また、ローレンティーのような「斑入り(ふいり)」品種を葉挿しすると、新しく出てくる芽からは斑(黄色い縁取り)が消えて、緑一色の先祖返りした姿になります。これは植物のキメラ構造という遺伝的な仕組み上避けられないことですが、形はサンスベリアそのものですし、緑一色の葉もワイルドで素敵ですよ。
葉挿しが腐ってしまう原因や、成功率を上げるコツについては、こちらの記事でさらに深掘りしています。 サンスベリアの葉挿しが腐る原因は?失敗しない増やし方と復活手順
サンスベリアの耐寒性を正しく知り越冬へ
サンスベリアの冬越しについて、耐寒性の限界や具体的な管理方法、そしてトラブル時の対処法まで長々とお話ししてきました。
たくさんの情報をお伝えしましたが、結局のところ一番大切なのは、「サンスベリアは寒さに弱いと認めること」、そして「冬は成長させようとせず、静かに休ませること」の2点に尽きます。
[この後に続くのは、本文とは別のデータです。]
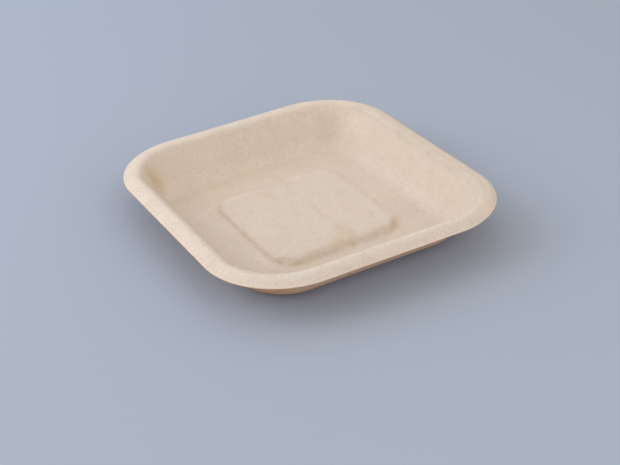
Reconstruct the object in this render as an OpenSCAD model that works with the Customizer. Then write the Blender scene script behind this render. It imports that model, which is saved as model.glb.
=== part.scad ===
// Shallow rounded food tray pressed from plant fibre: one sheet with a turned-down rim, sloping walls,
// a flat floor and a low raised panel in its middle. Lengths are in millimetres.
// The origin is under the middle of the tray, on the surface it stands on. X runs across, Y runs deep.

/* [Overall size] */
// Outside width of the tray, from lip to lip along X
tray_w = 170; // [160:1:240]
// Outside depth of the tray, from lip to lip along Y
tray_d = 183; // [170:1:260]
// Height of the tray, from the table to the crest of its rim
tray_h = 24.5; // [20:0.5:32]
// Thickness of the fibre sheet
wall_t = 1.1; // [0.6:0.1:1.8]

/* [Rim] */
// Corner radius of the lip, seen from above
rim_corner_r = 44; // [40:1:52]
// Run of the rim, from the lip in to its crest
rim_w = 8; // [5:0.5:10]
// Angle by which the rim turns down at its lip, from level
lip_angle = 35; // [15:1:50]
// Radius of the bend from the crest down into the wall
shoulder_r = 3; // [2:0.5:6]

/* [Wall and floor] */
// Slope of the wall, from level
wall_angle = 61; // [52:1:70]
// Radius of the bend from the wall into the floor
fillet_r = 12; // [6:0.5:14]
// Corner radius of the flat floor
floor_corner_r = 22; // [18:1:28]

/* [Raised panel] */
// Width of the raised panel along X, halfway up its edge
panel_w = 79; // [60:1:90]
// Depth of the raised panel along Y, halfway up its edge
panel_d = 83; // [64:1:96]
// Height of the panel above the floor
panel_h = 1.8; // [0.8:0.1:3]
// Run of the panel's sloping edge
panel_edge_w = 6.5; // [5:0.5:9]
// Corner radius of the panel, halfway up its edge
panel_corner_r = 14; // [9:1:20]

/* [Hidden] */

fibre_colour = [0.84, 0.77, 0.70];

// Straight facets that stand for each bend and each rounded corner
corner_steps = 12;
lip_steps = 4;
rim_steps = 6;
shoulder_steps = 6;
fillet_steps = 8;
panel_steps = 4;

// A station is a point on the upper face of the sheet: [distance in from the lip, height, slope],
// where a positive slope falls towards the middle of the tray.

// Stations of a bend that starts at station p and turns to slope a1, without p itself
function bend(p, a1, r, steps) =
    let (turn = sign(a1 - p[2]) * r)
    [for (k = [1 : steps])
        let (a = p[2] + (a1 - p[2]) * k / steps)
        [p[0] + turn * (sin(a) - sin(p[2])), p[1] + turn * (cos(a) - cos(p[2])), a]];

function last(list) = list[len(list) - 1];

// The lip is rounded over half the sheet's thickness, and its outermost point is at distance 0.
rim_r = rim_w / sin(lip_angle);
rim_rise = rim_r * (1 - cos(lip_angle));
lip_station = [wall_t / 2 * (1 - sin(lip_angle)), tray_h - rim_rise, -lip_angle];
rim = concat([lip_station], bend(lip_station, 0, rim_r, rim_steps));
shoulder = bend(last(rim), wall_angle, shoulder_r, shoulder_steps);

// The wall runs straight from the shoulder down to where its bend into the floor begins.
fillet_top = wall_t + fillet_r * (1 - cos(wall_angle));
wall_run = (last(shoulder)[1] - fillet_top) / tan(wall_angle);
wall_foot = [last(shoulder)[0] + wall_run, fillet_top, wall_angle];
fillet = bend(wall_foot, 0, fillet_r, fillet_steps);
floor_inset = last(fillet)[0];

// Corner radius of the wall at distance s from the lip. It starts as an even offset of the lip and
// eases into the floor's own corner, shrinking by corner_rate_lip and then by corner_rate_floor per
// length of inset.
corner_rate_lip = 1;
corner_rate_floor = 0.2;
function wall_corner_r(s) =
    let (u = s / floor_inset)
    rim_corner_r * (1 - 3 * u * u + 2 * u * u * u)
    + floor_corner_r * (3 * u * u - 2 * u * u * u)
    - corner_rate_lip * floor_inset * (u - 2 * u * u + u * u * u)
    + corner_rate_floor * floor_inset * (u * u - u * u * u);

// The panel's edge is two equal bends, one up from the floor and one over into the panel.
panel_edge_angle = 2 * atan(panel_h / panel_edge_w);
panel_edge_r = panel_edge_w / 2 / sin(panel_edge_angle);
panel_foot = [0, wall_t, 0];
panel_rise = bend(panel_foot, -panel_edge_angle, panel_edge_r, panel_steps);
panel_edge = concat([panel_foot], panel_rise, bend(last(panel_rise), 0, panel_edge_r, panel_steps));

// An outline is a rounded rectangle at one height: [half width, half depth, corner radius, height, slope].
function wall_outline(p) = [tray_w / 2 - p[0], tray_d / 2 - p[0], wall_corner_r(p[0]), p[1], p[2]];
function panel_outline(p) =
    let (out = panel_edge_w / 2 - p[0])
    [panel_w / 2 + out, panel_d / 2 + out, panel_corner_r + out, p[1], p[2]];

upper_outlines = concat(
    [for (p = concat(rim, shoulder, [wall_foot], fillet)) wall_outline(p)],
    [for (p = panel_edge) panel_outline(p)]);

// Outline on the line that runs square through the sheet from outline o, at the given depth
function offset_outline(o, depth) =
    let (out = depth * sin(o[4]))
    [o[0] + out, o[1] + out, o[2] + out, o[3] - depth * cos(o[4]), o[4]];

lower_outlines = [for (o = upper_outlines) offset_outline(o, wall_t)];

// The lip's rounded edge turns about the middle of the sheet, from the upper face to the lower one.
lip_middle = offset_outline(upper_outlines[0], wall_t / 2);
lip_outlines = [for (k = [1 : lip_steps - 1])
    let (a = lip_angle + 180 * k / lip_steps, out = wall_t / 2 * sin(a))
    [lip_middle[0] + out, lip_middle[1] + out, lip_middle[2] + out, lip_middle[3] + wall_t / 2 * cos(a)]];

// The sheet's whole surface, from the middle of its upper face, out round the lip, to the middle below
outlines = concat(
    [for (k = [len(upper_outlines) - 1 : -1 : 0]) upper_outlines[k]],
    lip_outlines,
    lower_outlines);

// Points of outline o, the same number for every outline, counter-clockwise seen from above
function outline_points(o) =
    [for (corner = [0 : 3], k = [0 : corner_steps])
        let (a = 90 * (corner + k / corner_steps),
            side_x = corner == 0 || corner == 3 ? 1 : -1,
            side_y = corner < 2 ? 1 : -1)
        [side_x * (o[0] - o[2]) + o[2] * cos(a), side_y * (o[1] - o[2]) + o[2] * sin(a), o[3]]];

// Solid inside a chain of rings of points that ends in a flat ring at each end
module closed_skin(rings) {
    n = len(rings[0]);
    count = len(rings);
    bands = [for (r = [0 : count - 2], k = [0 : n - 1])
        let (a = r * n + k, b = r * n + (k + 1) % n)
        each [[a, b, b + n], [a, b + n, a + n]]];
    first_cap = [for (k = [n - 1 : -1 : 0]) k];
    last_cap = [for (k = [0 : n - 1]) (count - 1) * n + k];
    polyhedron(points = [for (r = rings) each r], faces = concat([first_cap, last_cap], bands));
}

// The one sheet of the tray
module tray() {
    color(fibre_colour)
        closed_skin([for (o = outlines) outline_points(o)]);
}

tray();
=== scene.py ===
# Food tray pressed from unbleached plant fibre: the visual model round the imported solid.
import math

import bmesh
import bpy
import numpy as np
from mathutils import Matrix, Vector, noise


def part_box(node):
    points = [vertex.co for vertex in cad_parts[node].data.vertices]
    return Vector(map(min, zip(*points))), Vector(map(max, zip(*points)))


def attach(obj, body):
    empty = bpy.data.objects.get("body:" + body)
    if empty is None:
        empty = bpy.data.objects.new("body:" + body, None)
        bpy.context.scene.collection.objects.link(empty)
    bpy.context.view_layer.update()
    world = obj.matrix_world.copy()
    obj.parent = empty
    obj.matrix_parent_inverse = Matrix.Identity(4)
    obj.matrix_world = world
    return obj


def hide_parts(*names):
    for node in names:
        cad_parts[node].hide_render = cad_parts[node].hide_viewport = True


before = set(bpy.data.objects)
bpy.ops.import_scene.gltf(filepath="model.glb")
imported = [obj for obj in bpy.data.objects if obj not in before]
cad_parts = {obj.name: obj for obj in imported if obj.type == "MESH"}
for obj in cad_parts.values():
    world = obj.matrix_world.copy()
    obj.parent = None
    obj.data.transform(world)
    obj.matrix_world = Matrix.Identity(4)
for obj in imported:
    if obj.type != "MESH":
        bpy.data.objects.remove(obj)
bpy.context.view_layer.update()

MM = 0.001

# Sizes of the sheet, in metres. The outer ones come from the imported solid.
LOW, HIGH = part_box("tray")
HALF_W = (HIGH[0] - LOW[0]) / 2
HALF_D = (HIGH[1] - LOW[1]) / 2
TRAY_H = HIGH[2] - LOW[2]
WALL_T = 1.1 * MM
RIM_CORNER_R = 44 * MM
RIM_W = 8 * MM
LIP_ANGLE = math.radians(35)
SHOULDER_R = 3 * MM
WALL_ANGLE = math.radians(61)
FILLET_R = 12 * MM
FLOOR_CORNER_R = 22 * MM
CORNER_RATE_LIP = 1.0
CORNER_RATE_FLOOR = 0.2
PANEL_W = 79 * MM
PANEL_D = 83 * MM
PANEL_H = 1.8 * MM
PANEL_EDGE_W = 6.5 * MM
PANEL_EDGE_ANGLE = 2 * math.atan(PANEL_H / PANEL_EDGE_W)
PANEL_CORNER_R = 14 * MM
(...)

「水をあげないなんてかわいそう」と思うかもしれませんが、冷たい水で根を冷やすことの方がよほど植物にとっては過酷です。10度以下なら断水する。この勇気を持つだけで、冬枯れのリスクは劇的に減ります。もし葉にシワが寄っても、それは彼らが必死に冬を耐えている証。春に復活するための準備期間だと思って、温かく見守ってあげてください。
正しい知識を持って冬を乗り切れば、桜が咲く頃には、また力強い新芽が土から顔を出してくれるはずです。サンスベリアは適切な管理さえすれば、何十年も付き合える良きパートナーになります。ぜひ、今年の冬はメリハリのある管理で、サンスベリアとの生活を楽しんでくださいね。
サンスベリアの冬越しに関するよくある質問(Q&A)
記事の締めくくりとして、私がInstagramやブログのコメントでよくいただく「冬のサンスベリア管理」に関する質問に、Q&A形式でまとめてお答えします。細かい疑問を解消して、自信を持って冬を迎えましょう。
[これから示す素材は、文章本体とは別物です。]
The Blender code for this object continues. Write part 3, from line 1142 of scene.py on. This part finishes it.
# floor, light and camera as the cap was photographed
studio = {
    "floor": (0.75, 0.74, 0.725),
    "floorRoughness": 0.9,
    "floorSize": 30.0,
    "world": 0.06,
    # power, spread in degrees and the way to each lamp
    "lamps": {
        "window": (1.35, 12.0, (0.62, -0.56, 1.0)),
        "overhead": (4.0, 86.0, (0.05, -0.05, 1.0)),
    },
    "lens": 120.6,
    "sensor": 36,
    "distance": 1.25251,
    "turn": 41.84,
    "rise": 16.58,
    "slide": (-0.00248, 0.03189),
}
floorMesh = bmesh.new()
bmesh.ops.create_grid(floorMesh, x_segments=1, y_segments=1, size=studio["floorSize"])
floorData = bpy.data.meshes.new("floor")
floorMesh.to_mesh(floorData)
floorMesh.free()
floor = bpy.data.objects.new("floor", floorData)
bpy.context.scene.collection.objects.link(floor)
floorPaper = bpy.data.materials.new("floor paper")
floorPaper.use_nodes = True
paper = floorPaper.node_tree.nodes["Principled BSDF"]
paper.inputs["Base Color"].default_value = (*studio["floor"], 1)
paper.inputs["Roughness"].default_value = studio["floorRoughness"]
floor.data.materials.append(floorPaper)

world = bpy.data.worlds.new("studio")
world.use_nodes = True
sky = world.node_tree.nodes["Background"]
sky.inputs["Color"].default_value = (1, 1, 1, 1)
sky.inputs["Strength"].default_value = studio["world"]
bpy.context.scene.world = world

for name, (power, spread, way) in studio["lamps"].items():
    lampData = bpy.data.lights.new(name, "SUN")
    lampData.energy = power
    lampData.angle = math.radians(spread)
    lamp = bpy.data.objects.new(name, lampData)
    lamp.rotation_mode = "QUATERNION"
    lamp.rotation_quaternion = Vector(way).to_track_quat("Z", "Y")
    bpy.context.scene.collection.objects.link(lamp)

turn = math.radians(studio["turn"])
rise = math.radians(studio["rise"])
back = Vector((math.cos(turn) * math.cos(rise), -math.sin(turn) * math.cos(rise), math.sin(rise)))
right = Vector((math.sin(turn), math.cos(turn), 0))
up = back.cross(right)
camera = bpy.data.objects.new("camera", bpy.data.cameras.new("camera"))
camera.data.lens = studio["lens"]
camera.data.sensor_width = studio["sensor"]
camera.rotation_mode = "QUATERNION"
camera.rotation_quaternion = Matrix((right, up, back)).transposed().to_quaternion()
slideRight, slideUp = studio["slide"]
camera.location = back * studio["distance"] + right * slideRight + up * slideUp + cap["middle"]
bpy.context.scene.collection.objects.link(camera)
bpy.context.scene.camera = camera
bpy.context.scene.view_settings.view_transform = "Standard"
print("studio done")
Q1. 部屋の暖房(エアコン)の風が直接当たる場所でも大丈夫ですか?
A. 絶対にNGです!:人間にとっては暖かい風でも、植物にとっては「極度の乾燥」を引き起こすドライヤーの熱風と同じです。葉の水分が一気に奪われてカラカラに干からびてしまいます。また、暖房を切った後の温度差も激しくなるため、エアコンの風が直接当たらない、少し離れた場所に置いてあげてください。
Q2. 床暖房の上にお鍋のように直接鉢を置いてもいいですか?
A. 避けたほうが無難です。:「根っこが温まって良さそう」と思いがちなのですが、床暖房は想像以上に高温になることがあります。鉢の中が蒸れて「根が煮える」ような状態になり、根腐れを一気に進行させるリスクがあります。床暖房を使う場合は、キャスター付きの台やスツールの上に置いて、熱源から離してあげましょう。
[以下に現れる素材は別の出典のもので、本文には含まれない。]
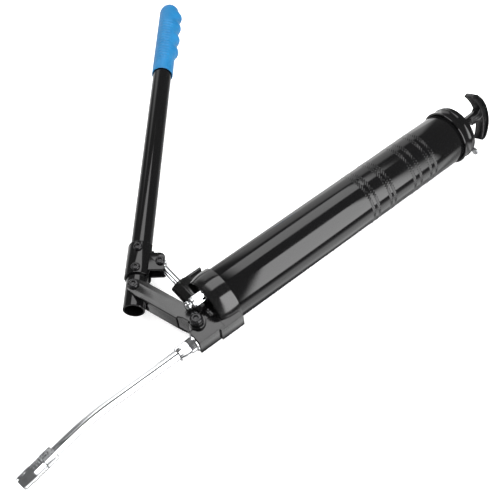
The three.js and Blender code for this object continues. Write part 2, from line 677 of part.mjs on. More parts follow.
function deliveryPipe() {
  const section = new THREE.Shape();
  section.absarc(0, 0, PIPE_R, 0, 2 * Math.PI, false);
  const bore = new THREE.Path();
  bore.absarc(0, 0, PIPE_BORE, 0, 2 * Math.PI, true);
  section.holes.push(bore);
  const g = new THREE.ExtrudeGeometry(section, {
    steps: 14,
    extrudePath: new PipePath(),
    curveSegments: 8,
    bevelEnabled: false,
  });
  const body = solid(g);
  return body.volume() < 0 ? solid(flipped(g)) : body;
}

piece('outlet_adapter', outletAdapter(), chrome());
piece('delivery_pipe', deliveryPipe(), chrome());

const coupler = new THREE.Group();
coupler.position.set(
  PIPE_BEND_START - PIPE_BEND_R * Math.sin(PIPE_BEND) - COUPLER_U * Math.cos(PIPE_BEND),
  PORT_Y - PIPE_BEND_R * (1 - Math.cos(PIPE_BEND)) - COUPLER_U * Math.sin(PIPE_BEND),
  0,
);
coupler.rotation.z = Math.PI + PIPE_BEND;
working.add(coupler);

const SLEEVE_START = COUPLER_HEX + GAP;
const JAW_START = 26.5;
const MOUTH_R = 3.3;

function couplerBody() {
  return without(
    joined(
      hexBar('x', 2 * PIPE_R + 4.2, 0, COUPLER_HEX, [0, 0], Math.PI / 6),
      bar('x', COUPLER_R - 1.9, COUPLER_HEX - 1, 22, [0, 0], COARSE),
    ),
    bar('x', PIPE_R + GAP, -5, 9.4, [0, 0], COARSE),
    bar('x', 1.8, 5, 30, [0, 0], COARSE),
  );
}

function couplerSleeve() {
  return turned('x', [
    [SLEEVE_START, COUPLER_R - 1.6],
    [SLEEVE_START, COUPLER_R - 0.4],
    [SLEEVE_START + 0.6, COUPLER_R],
    [COUPLER_LENGTH - 1.2, COUPLER_R],
    [COUPLER_LENGTH, COUPLER_R - 1],
    [COUPLER_LENGTH, 5.9],
    [COUPLER_LENGTH - 2, 5.9],
    [COUPLER_LENGTH - 3, 6.2],
    [23, 6.2],
    [22.5, COUPLER_R - 1.6],
    [SLEEVE_START, COUPLER_R - 1.6],
  ]);
}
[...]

Q3. 冬の間、元気がないから肥料や活力剤をあげてもいいですか?
A. ストップ!冬の肥料は「毒」になります: 休眠して活動していない根っこは、肥料成分を吸収できません。土の中に肥料が残ると、塩分濃度が高まって根の水分を奪う「肥料焼け」を起こし、弱った株にトドメを刺してしまいます。肥料は、桜が散って新芽が動き出す5月頃まで我慢してください。(参考:マイナビ農業 「効果的な土壌消毒の方法とは?」)
Q4. 昼間だけベランダで日光浴させるのはアリですか?
A. リスクが高いのでおすすめしません。 良かれと思って外に出しても、出し忘れて夕方になってしまった時の冷え込みが致命的です。また、暖かい室内と寒い屋外を頻繁に行き来させること自体が、植物にとって大きなストレスになります。冬は「窓越しの光」で十分です。
【保存版】サンスベリア冬越しカレンダー
最後に、月ごとの管理のポイントを表にまとめました。このスケジュール感を頭に入れておけば、季節の変わり目も慌てずに済みますよ。
| 時期 | 状態 | 水やり頻度(目安) | 管理のポイント |
|---|---|---|---|
| 10月〜11月 (秋) | 成長鈍化 | 2〜3週間に1回 | 徐々に水やりの間隔を空け、冬支度を始めます。最低気温が15度を下回ったら室内に取り込みましょう。 |
| 12月〜2月 (厳冬期) | 休眠 | 断水(月0回) ※20度以上なら月1 | 基本は断水。シワが出ても気にしない。夜間の窓際から退避させ、防寒対策を徹底します。 |
| 3月 (早春) | 目覚め前 | まだ断水継続 | 日中は暖かくても夜は冷えるので油断大敵。水やりはまだ我慢です。 |
| 4月〜5月 (春) | 活動開始 | 月1〜2回 | 最低気温が15度を超えて安定したら、暖かい日の午前中に少量の水やりを再開。徐々に通常の量へ戻します。 |
いかがでしたでしょうか。
「サンスベリアの耐寒性」をテーマに、冬越しの極意をお伝えしてきました。記事の中でも何度もお伝えしましたが、最大のコツは「何もしない勇気」です。あれこれ手を出したくなる気持ちをグッと抑えて、春まで静かに見守る。
それが、私たち人間にできる最大の愛情表現であり、サンスベリアを長く美しく育てるための秘訣です。
この記事が、あなたのサンスベリアを冬の寒さから守るための「お守り」のような存在になれば嬉しいです。厳しい冬を一緒に乗り越えて、春には元気な新芽と再会しましょう!